Speicher’s drawings, ranging from the 1909 delicately rendered realistic portrait of his mother to a quick sketch of a woman seated at a table, in which the shaded planes are described as emphatic pencil strokes, also particularly appeal to the contemporary eye. His Study for Lilya, from 1930, in which the beautiful oval face with almond shaped eyes is framed in a draped headscarf, recalls Picasso’s delicate portraits of his ballerina wife, Olga. Speicher’s pencil lines are both spontaneous and precise, and he uses his tones and the white of the paper to great effect in suggesting space in his landscape sketches. Some of the figure drawings, however, have the facileness of illustration.

What seems dated about some of the works are a certain heaviness that makes even the abstracted backgrounds look woolly and a tonal approach that sometimes emphasizes atmosphere over form, resulting in muddied colors with an almost metallic cast. Leeds said Speicher’s “staid quality,” so in contrast to the gestural painterliness of Henri and Bellows, perhaps accounts for his fall from grace.  While the pictures of Henri and Bellows “feel like they were painted a few minutes ago, Speicher was more deliberate,” she said.  The high seriousness of his approach, the academic meticulousness, dates his works to a particular time and place, compared with the universality of Henri’s and Bellows’ hasty brushstrokes. But it’s this evocation that appeals to Leeds, who has a particularly fascination for the 1920s, 1930s, and 1940s. Perhaps time weighed more heavily on people back then; with fewer distractions, the moment took on greater significance, the spaces were more dimly lit, fabrics were bulkier, hairstyles more structured, poses more consciously modern—and the period’s streamlined and Deco styles fabulously sleek and elegant in comparison.

“I’ve just always love the aesthetics of that period,” said Leeds. “It was a time of great change in this country. Particularly in his portraits of women, Speicher shows a slice of time from the period. This show was intended to try to resurrect the conversation about him and changing tastes.”

Not knowing at all how people would react to the work, given its inaccessibility for so long, Leeds said she has been pleasantly surprised. “The response has been really exciting and kind of floored me,” she said. “It’s been enormously positive.”

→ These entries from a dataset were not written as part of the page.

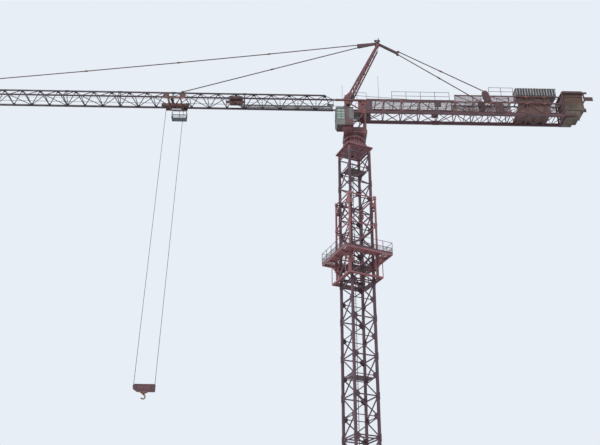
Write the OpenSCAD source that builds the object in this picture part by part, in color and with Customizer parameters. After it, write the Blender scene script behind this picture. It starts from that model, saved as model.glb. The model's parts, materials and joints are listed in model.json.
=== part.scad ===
// Tower crane with an inclined A-frame head, as a 1:10 scale model.
// One unit is one millimetre of the model, so ten millimetres are a tenth of a metre on the real crane.
// The mast stands on Z. The jib points towards -X and the counter-jib towards +X.

/* [Mast] */
// Distance between the centres of the mast legs
mast_w = 210; // [180:1:240]
// Side of a mast leg
leg_t = 20; // [14:1:26]
// Thickness of the zigzag bars of the mast
mast_brace_t = 8; // [5:0.5:11]
// Height of one mast section
section_h = 332; // [300:1:360]
// Height of the anchor stubs below the first section
anchor_h = 176; // [150:1:240]
// How far the mast stands turned from the jib, in degrees
mast_turn = 23; // [0:1:45]
// Width of the ladder inside the mast
ladder_w = 42; // [32:1:56]
// Distance from rung to rung
rung_gap = 30; // [24:1:50]

/* [Base] */
// Side of a foot plate
foot_w = 84; // [76:1:100]
// Thickness of a foot plate
foot_t = 8; // [5:0.5:12]
// Bolt circle of a foot plate
foot_pcd = 66; // [60:1:74]
// Diameter of a foundation bolt hole
foot_hole_d = 6; // [4:0.5:8]
// Height of the cross beams between the feet
cross_h = 34; // [24:1:50]
// Width of the cross beams
cross_w = 18; // [12:1:24]

/* [Climbing cage] */
// Distance between the centres of the cage posts
cage_w = 266; // [260:1:280]
// Side of a cage post
cage_t = 14; // [10:1:18]
// Height of the foot of the cage above the ground
cage_z = 2862; // [2700:1:3000]
// Height of the cage
cage_h = 816; // [700:2:900]
// Side of the large working platform
deck_w = 466; // [420:1:500]
// Height of the large platform above the foot of the cage
deck_up = 210; // [180:1:260]
// Side of the small lower platform
low_w = 336; // [320:1:352]
// Height of a guardrail
rail_h = 110; // [90:1:120]

/* [Slewing parts] */
// Outer radius of the slewing ring
ring_r = 98; // [90:1:106]
// Height of the seat between the mast and the slewing ring
seat_h = 190; // [160:1:220]
// Height of each half of the slewing ring
ring_h = 14; // [10:1:20]
// Gap between the halves of the slewing ring
ring_gap = 0.6; // [0.4:0.1:1]
// Side of the platform at the mast top
top_w = 264; // [250:1:280]

/* [Jib] */
// Distance between the bottom chords of the jib
jib_w = 168; // [150:1:190]
// Height from the bottom chords to the top chord
jib_h = 116; // [100:1:140]
// Length of one jib bay
jib_bay = 178; // [160:1:190]
// Side of a jib chord
chord_t = 12; // [9:0.5:15]
// Thickness of the jib lattice bars
jib_brace_t = 6; // [4:0.5:8]
// Height of the bottom chords of the jib above the slewing ring
jib_up = 395; // [380:1:430]
// Distance of the trolley from the mast centre
trolley_x = 1762; // [1500:1:2200]

/* [Counter-jib] */
// Length of the counter-jib from the mast centre
counter_l = 2370; // [2300:1:2450]
// Height of the counter-jib beams
counter_beam_h = 30; // [22:1:36]
// Height from the counter-jib beams to its deck
counter_h = 138; // [120:1:150]
// Number of counterweight slabs
slab_n = 4; // [2:1:4]
// Thickness of one counterweight slab
slab_t = 49; // [40:1:50]
// Height of a counterweight slab
slab_h = 290; // [240:1:300]

/* [Tower head] */
// Height of the A-frame above the jib chords
head_h = 806; // [720:1:860]
// How far the A-frame leans back
head_lean = 335; // [280:1:380]
// Side of an A-frame leg
head_t = 20; // [14:1:24]

/* [Cab] */
// Length of the cab
cab_l = 170; // [150:1:190]
// Width of the cab
cab_w = 115; // [100:1:130]
// Height of the cab
cab_h = 202; // [180:1:220]
// Wall of the cab
cab_wall = 4; // [3:0.5:6]

/* [Hook] */
// Distance between the two rope falls
fall_gap = 173; // [150:1:190]
// Diameter of a rope fall
rope_d = 4; // [3:0.5:5]
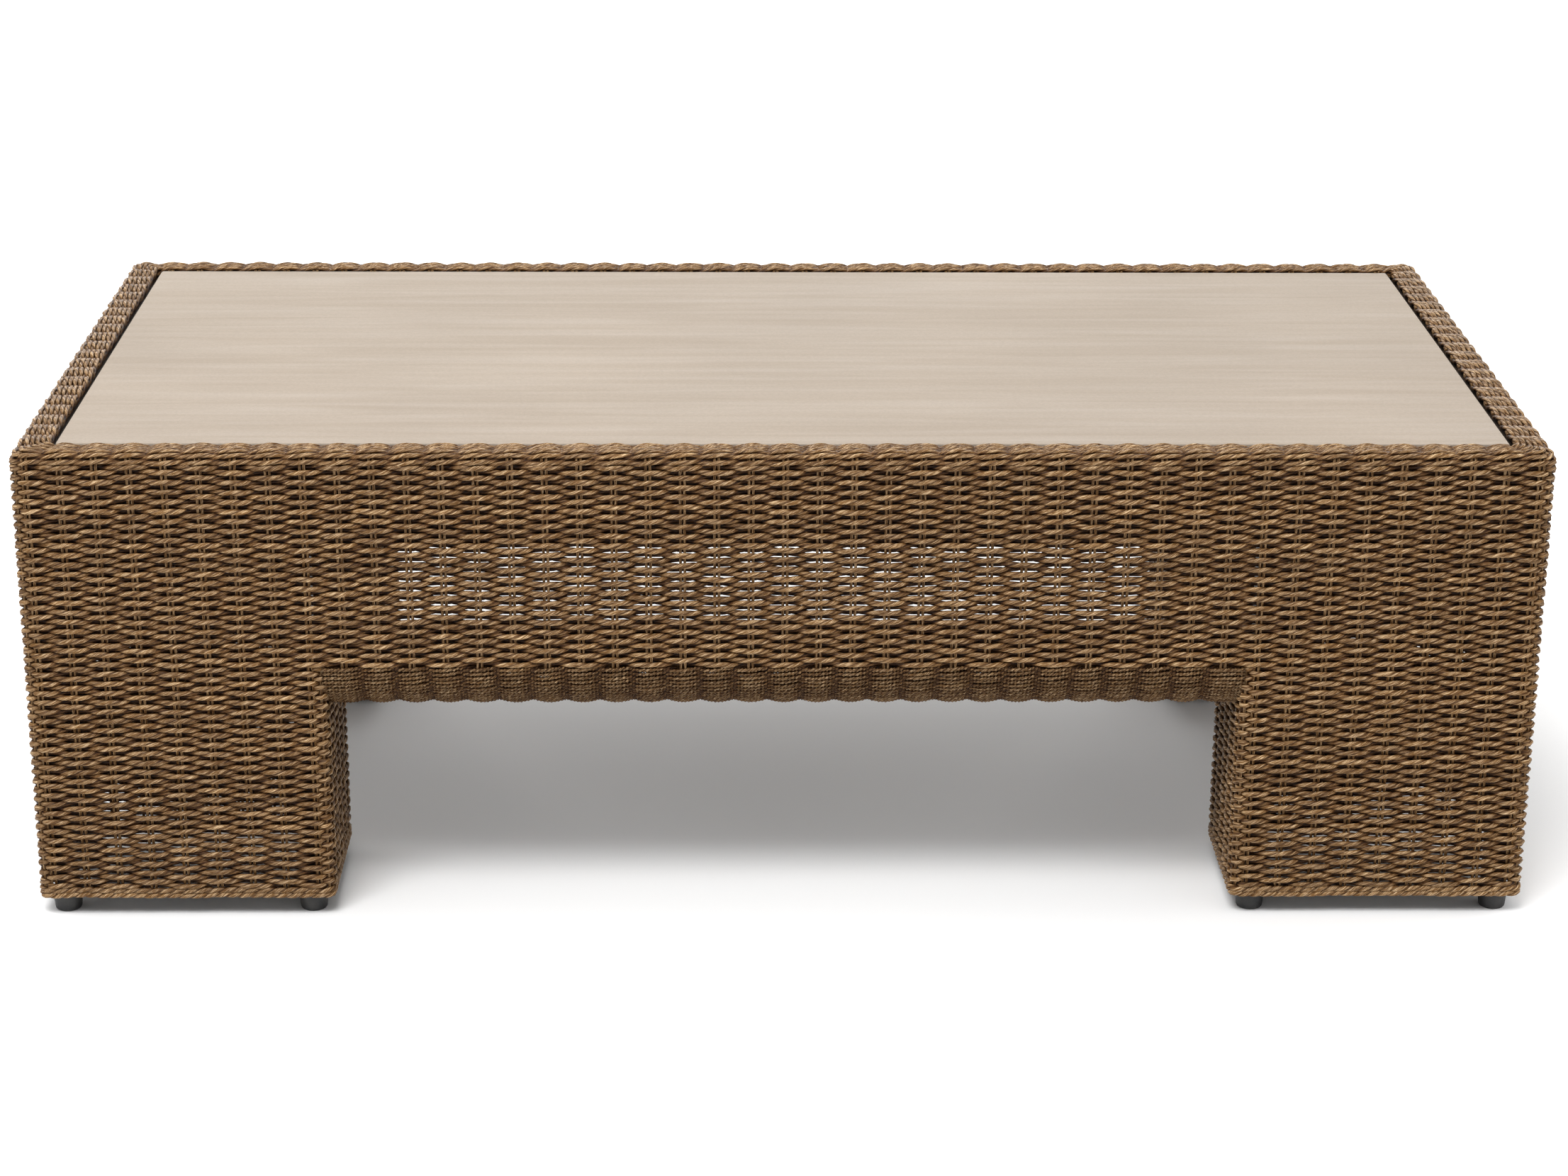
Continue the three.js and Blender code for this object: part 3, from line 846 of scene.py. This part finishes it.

In October 18, the show will open at the New York State Museum, the third such show curated by the Dorsky to do so (the others were the exhibitions on Eugene Ludens, another Woodstock artist, and designer Russell Wright). Given that the annual number of visitors to the New York State Museum is 750,000, compared with 12,000 to 15,000 at the Dorsky, the partnership results in “tremendous exposure to the artists’ work,” said Sara Pasti, Neil S. Trager director of the Dorsky. “The lion’s share of the work has been done, so it’s a win-win situations for both state institutions, given our limited resources.”

Pasti speculated that Speicher was bypassed by history mainly because “he’s not innovative. It’s the innovative artists who span generations. They have the staying power and the most impact.” Yet she noted as tastes change again, the jury may not be quite out. “Will there be a return to realism? Will students and young artists see the work and be influenced by it?” The Speicher exhibition is a kind of litmus test of our own tastes and tendencies, rejuvenating a dialog that died seemingly a long time ago and revealing a backwater of art history that if nothing else lends depth and dimension to the story we all know.

“Along His Own Lines: A Retrospective of New York Realist Eugene Speicher” is on view at the Samuel Dorsky Museum of Art through July 13. From October 18 through March 22, 2015, it will be on display at the New York State Museum. The accompanying catalog has color plates and essays by curator Valerie Ann Leeds, Tom Wolf, and Daniel Belasco.